OPERATIONS TO ENTER ELEMENTS(DATA)

The primary operations of a VList are:

  • Locate the kth element (O(1) average, O(log n) worst-case)
  • Add an element to the front of the VList (O(1) average, with an occasional allocation)
  • Obtain a new array beginning at the second element of an old array (O(1))
  • Compute the length of the list (O(log n))

STRUCTURE

The underlying structure of a VList can be seen as a singly-linked list of arrays whose sizes decrease geometrically; in its simplest form, the first contains the first half of the elements in the list, the next the first half of the remainder, and so on. Each of these blocks stores some information such as its size and a pointer to the next.

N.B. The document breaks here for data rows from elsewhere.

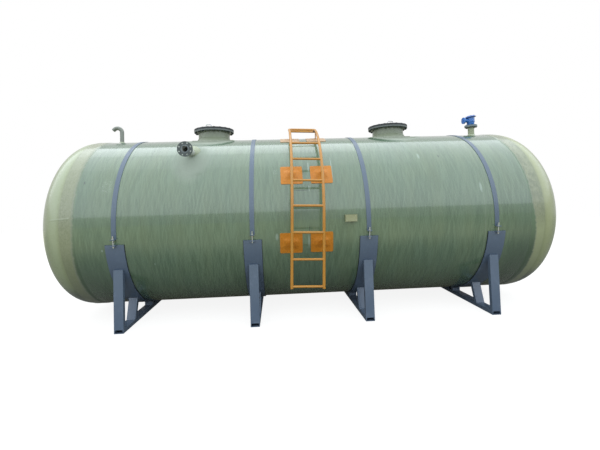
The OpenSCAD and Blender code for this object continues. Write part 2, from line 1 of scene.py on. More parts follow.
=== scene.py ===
# %% [markdown]
# # A fibreglass storage tank on steel saddles
# The real tank is a wound fibreglass tube with two moulded ends, held by steel straps on
# four steel saddles. Fittings stand on its back: two manways, a vent, a breather valve and a
# side nozzle. An orange ladder curves over its front. The solids come from a CAD model that is
# loaded here and never changed. Blender gives them their finishes and adds the small parts:
# bolts, welds, gaskets and edges of laminate.

# %% Load the frame and keep its size
import math

import bmesh
import bpy
from mathutils import Matrix, Vector


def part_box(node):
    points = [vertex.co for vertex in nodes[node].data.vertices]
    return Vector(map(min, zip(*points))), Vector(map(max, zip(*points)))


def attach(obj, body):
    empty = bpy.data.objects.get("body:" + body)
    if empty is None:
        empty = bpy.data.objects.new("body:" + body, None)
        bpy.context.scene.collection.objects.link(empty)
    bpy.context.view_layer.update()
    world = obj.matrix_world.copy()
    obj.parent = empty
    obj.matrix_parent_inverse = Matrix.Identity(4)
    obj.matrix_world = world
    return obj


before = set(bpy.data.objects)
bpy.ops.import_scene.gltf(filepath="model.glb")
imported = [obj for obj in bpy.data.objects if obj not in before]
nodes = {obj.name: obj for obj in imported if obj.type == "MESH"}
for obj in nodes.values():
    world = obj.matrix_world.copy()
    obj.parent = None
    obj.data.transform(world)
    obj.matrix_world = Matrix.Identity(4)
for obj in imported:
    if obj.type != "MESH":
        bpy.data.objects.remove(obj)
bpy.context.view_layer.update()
print(len(nodes), "CAD nodes loaded")

# %% [markdown]
# Every piece is placed from the CAD nodes' own boxes. The tank's axis lies in the middle of
# the shell's box, so most places are given as a distance from that axis.

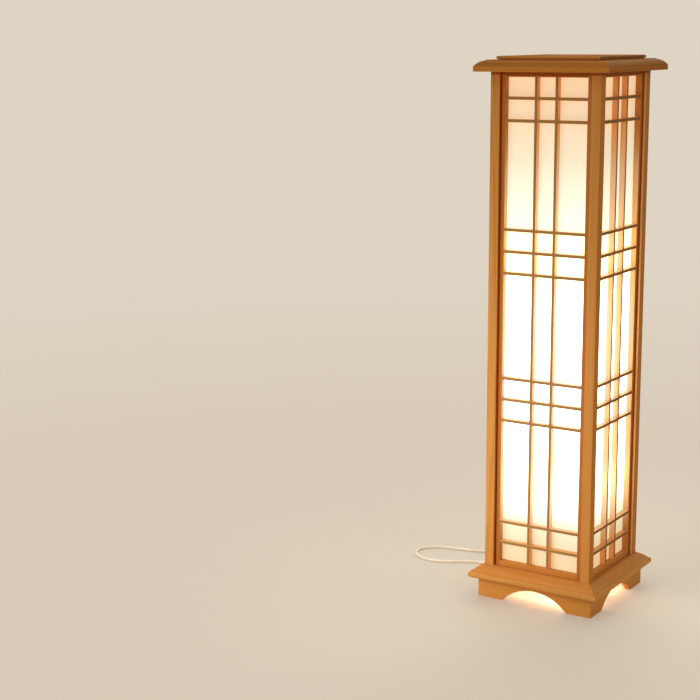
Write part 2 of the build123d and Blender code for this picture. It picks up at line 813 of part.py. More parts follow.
with BuildPart() as switch_body:
    with BuildSketch(Plane.XY):
        with Locations((switch_x, switch_y)):
            RectangleRounded(switch_length, switch_width, switch_rounding)
    extrude(amount=switch_height)
    fillet(switch_body.faces().sort_by(Axis.Z)[-1].edges(), radius=switch_rounding / 2)
    with BuildSketch(Plane.XY.offset(switch_height)):
        with Locations((switch_x, switch_y)):
            Rectangle(2 * well_half, rocker_width + 2 * rocker_clearance)
    extrude(amount=-(rocker_middle + rocker_depth + rocker_clearance), mode=Mode.SUBTRACT)
    with BuildSketch(pivot_plane):
        Circle(pin_radius + pin_clearance)
    extrude(
        amount=rocker_width / 2 + pin_reach + rocker_clearance, both=True, mode=Mode.SUBTRACT
    )
switch_body.part.label = "switch_body"
export_step(switch_body.part, "parts/switch_body.step")

tilt = math.radians(rocker_tilt)
tilted_plane = Plane(
    origin=pivot_plane.origin, x_dir=(math.cos(tilt), 0, math.sin(tilt)), z_dir=(0, -1, 0)
)
with BuildPart() as rocker:
    with BuildSketch(tilted_plane):
        with BuildLine():
            Polyline(
                (-rocker_half, 0),
                (-rocker_half, rocker_ear),
                (0, rocker_middle),
                (rocker_half, rocker_ear),
                (rocker_half, 0),
            )
            ThreePointArc((rocker_half, 0), (0, -rocker_depth), (-rocker_half, 0))
        make_face()
    extrude(amount=rocker_width / 2, both=True)
    with BuildSketch(pivot_plane):
        Circle(pin_radius)
    extrude(amount=rocker_width / 2 + pin_reach, both=True)
rocker.part.label = "switch_rocker"
export_step(rocker.part, "parts/switch_rocker.step")

# ---------------------------------------------------------------- plug
# A moulded grip that swells from a square shoulder to its full width, with a tapered tail that
# bends with the cord.
plug_shoulder = plug_x - plug_tail_length
plug_face = plug_shoulder - plug_length
with BuildPart() as plug_body:
    with BuildSketch(Plane(origin=(plug_x, plug_y, plug_level), z_dir=(-1, 0, 0))):
        Circle(gland_tip_diameter / 2)
    with BuildSketch(Plane(origin=(plug_shoulder, plug_y, plug_level), z_dir=(-1, 0, 0))):
        Circle(plug_tail_diameter / 2)
    loft()
    with BuildSketch(Plane(origin=(plug_shoulder, plug_y, plug_level), z_dir=(-1, 0, 0))):
        RectangleRounded(plug_shoulder_width, plug_shoulder_width, plug_shoulder_width * 0.3)
    with BuildSketch(
        Plane(origin=(plug_face + plug_flat_length, plug_y, plug_level), z_dir=(-1, 0, 0))
    ):
        RectangleRounded(plug_height, plug_width, plug_height * 0.4)
    loft()
    with BuildSketch(
        Plane(origin=(plug_face + plug_flat_length, plug_y, plug_level), z_dir=(-1, 0, 0))
    ):
        RectangleRounded(plug_height, plug_width, plug_height * 0.4)
    extrude(amount=plug_flat_length)
plug_body.part.label = "plug_body"
export_step(plug_body.part, "parts/plug_body.step")

with BuildPart() as plug_pins:
    with BuildSketch(Plane(origin=(plug_face, plug_y, plug_level), z_dir=(-1, 0, 0))):
        with Locations((0, -pin_spacing / 2), (0, pin_spacing / 2)):
            Rectangle(pin_width, pin_thickness)
    extrude(amount=pin_length)
plug_pins.part.label = "plug_pins"
export_step(plug_pins.part, "parts/plug_pins.step")
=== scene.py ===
import math

import bmesh
import bpy
import numpy as np
from mathutils import Matrix, Vector


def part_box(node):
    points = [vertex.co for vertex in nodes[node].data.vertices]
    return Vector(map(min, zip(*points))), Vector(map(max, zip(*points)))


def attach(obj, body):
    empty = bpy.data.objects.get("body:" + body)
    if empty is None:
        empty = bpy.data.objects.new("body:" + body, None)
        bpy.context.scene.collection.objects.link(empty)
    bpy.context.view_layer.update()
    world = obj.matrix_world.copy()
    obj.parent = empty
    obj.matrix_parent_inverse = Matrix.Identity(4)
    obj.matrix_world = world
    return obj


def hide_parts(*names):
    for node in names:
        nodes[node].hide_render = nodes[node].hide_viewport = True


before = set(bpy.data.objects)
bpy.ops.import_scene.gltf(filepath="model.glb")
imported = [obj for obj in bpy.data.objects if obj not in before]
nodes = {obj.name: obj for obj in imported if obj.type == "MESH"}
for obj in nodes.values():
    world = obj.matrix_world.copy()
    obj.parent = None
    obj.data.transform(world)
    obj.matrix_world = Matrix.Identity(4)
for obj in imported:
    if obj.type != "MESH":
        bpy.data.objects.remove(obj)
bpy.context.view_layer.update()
scene = bpy.context.scene
scene.view_settings.view_transform = "Standard"

# ---------------------------------------------------------------- camera
# A long lens to the right of the lantern's front, a little above the lid and looking slightly
# down. Its place and angles are fitted to the edges of the posts and mouldings.
picture_width = 700
focal_length = 1574.6  # in pixels of that width
sensor_width = 36.0
camera_place = Vector((1.1342, -2.4151, 0.9651))
yaw = math.radians(33.105)
pitch = math.radians(-11.410)
roll = math.radians(-0.315)

lens = bpy.data.cameras.new("camera")
lens.sensor_width = sensor_width
lens.lens = focal_length / picture_width * sensor_width
camera = bpy.data.objects.new("camera", lens)
scene.collection.objects.link(camera)
forward = Vector(
    (-math.sin(yaw) * math.cos(pitch), math.cos(yaw) * math.cos(pitch), math.sin(pitch))
)
level_right = Vector((math.cos(yaw), math.sin(yaw), 0))
level_up = level_right.cross(forward)
camera_right = math.cos(roll) * level_right + math.sin(roll) * level_up
camera_up = math.cos(roll) * level_up - math.sin(roll) * level_right
turned = Matrix((camera_right, camera_up, -forward)).transposed()
camera.matrix_world = Matrix.Translation(camera_place) @ turned.to_4x4()
scene.camera = camera

# ---------------------------------------------------------------- studio
# A plain pale floor that passes into the backdrop without a line. Three broad soft lamps and an
# even sky light a face turned to the front about as its colour is written, two soft boxes
# brighten the lower half, and two small lamps stand for the bulbs' light inside the base.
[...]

The average constant-time indexing operation comes directly from this structure; given a random valid index, we simply observe the size of the blocks and follow pointers until we reach the one it should be in.

DATA RETRIEVAL

Any particular reference to a VList is actually a <base, offset> pair indicating the position of its first element in the data structure described above. The base part indicates which of the arrays its first element falls in, while the offset part indicates its index in that array. This makes it easy to "remove" an element from the front of the list; we simply increase the offset, or increase the base and set the offset to zero if the offset goes out of range. If a particular reference is the last to leave a block, the block will be garbage-collected if such facilities are available, or otherwise must be freed explicitly.

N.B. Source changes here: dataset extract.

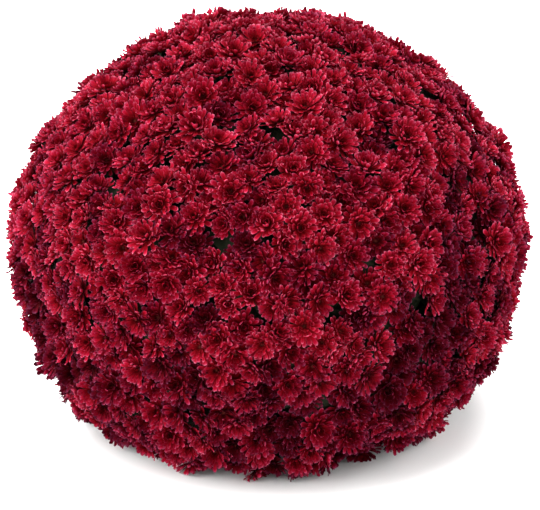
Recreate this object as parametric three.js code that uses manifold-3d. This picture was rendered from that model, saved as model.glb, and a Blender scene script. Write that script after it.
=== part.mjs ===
// A cushion chrysanthemum: one whole bushy plant, covered all round in small pompon blooms.
//
// The plant is cut at its woody crown and rests on that cut and on its lowest blooms. The crown
// carries branches with lobed leaves, and each branch ends in a spray of about a hundred blooms.
// The sprays meet edge to edge and close the ball. Millimetres, +Z up, and the origin is the
// centre of the crown's cut face.

import * as THREE from 'three';
import { ConvexHull } from 'three/addons/math/ConvexHull.js';
import { mergeVertices } from 'three/addons/utils/BufferGeometryUtils.js';
import Module from 'manifold-3d';

const wasm = await Module();
wasm.setup();

// ---------------------------------------------------------------- driving dimensions

const BALL_RADIUS = 260; // to the petal tips, at the widest level
const WIDEST_LEVEL = 186; // the widest level's height above the ground
const UPPER_RISE = 227; // from the widest level to the ball's top
const UPPER_POWER = 1.9; // of the superellipse that the upper half follows
const LOWER_DROP = 244; // the lower half's own depth, before the ground cuts it off
const LOWER_POWER = 2.18;

const BLOOM_SPACING = 26; // between the centres of neighbouring blooms
const SPACING_JITTER = 0.24; // how far a bloom strays from its even place, in spacings
const FLOWER_EDGE = 2; // blooms stop where the ball comes this near to the ground
const CENTRE_SINK = 3; // the most that a bloom's top stands below the ball's surface
const PETAL_DROOP = 7; // of the petal tips, below the ball's surface
const GAP_DEPTH = 11; // of the gaps between blooms
const GAP_LIFT = 4; // the least height of a gap above the ground
const SPLIT = 0.25; // each spray keeps this far back from where it meets its neighbour
const SPRAY_DEPTH = 0.26; // from the ball's surface to where a branch meets its spray, in radii

const CROWN_RADIUS = 12;
const CROWN_FOOT_RADIUS = 13.5;
const CROWN_SHOULDER = 27; // height of the crown's round top's centre
const CROWN_SIDES = 12;
const SEAT_GAP = 0.35; // between a branch and what it meets at each end

const BRANCH_BASE_RADIUS = 2.9;
const BRANCH_TIP_RADIUS = 2.3;
const BRANCH_SIDES = 5;
const BRANCH_STEPS = 4;
const BRANCH_REACH = 0.38; // length of a branch's two straight pulls, in spans

const LEAF_THICKNESS = 0.8;
const LEAF_DROOP = 0.006; // curvature of a leaf along its midrib, per millimetre

const SURFACE_STEPS = 720; // rings that the ball's area is summed over
const SEED = 20417;

// Sprays stand in one cap and two rings: polar angle from the top, how many, turn of the first,
// how steeply the branch leaves the crown, and the places of its leaves along it.
const SPRAY_RINGS = [
  { polar: 0, count: 1, turn: 0, rise: 90, leaves: [{ at: 0.55, side: 1 }] },
  { polar: 62, count: 5, turn: 18, rise: 50, leaves: [{ at: 0.6, side: 1 }] },
  { polar: 110, count: 6, turn: 0, rise: 12, leaves: [{ at: 0.45, side: 1 }, { at: 0.7, side: -1 }] },
];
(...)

Because the lists are constructed incrementally, the first array in the array list may not contain twice as many values as the next one, although the rest do; this does not significantly impact indexing performance. We nevertheless allocate this much space for the first array, so that if we add more elements to the front of the list in the future we can simply add them to this list and update the size. If the array fills up, we create a new array, twice as large again as this one, and link it to the old first array.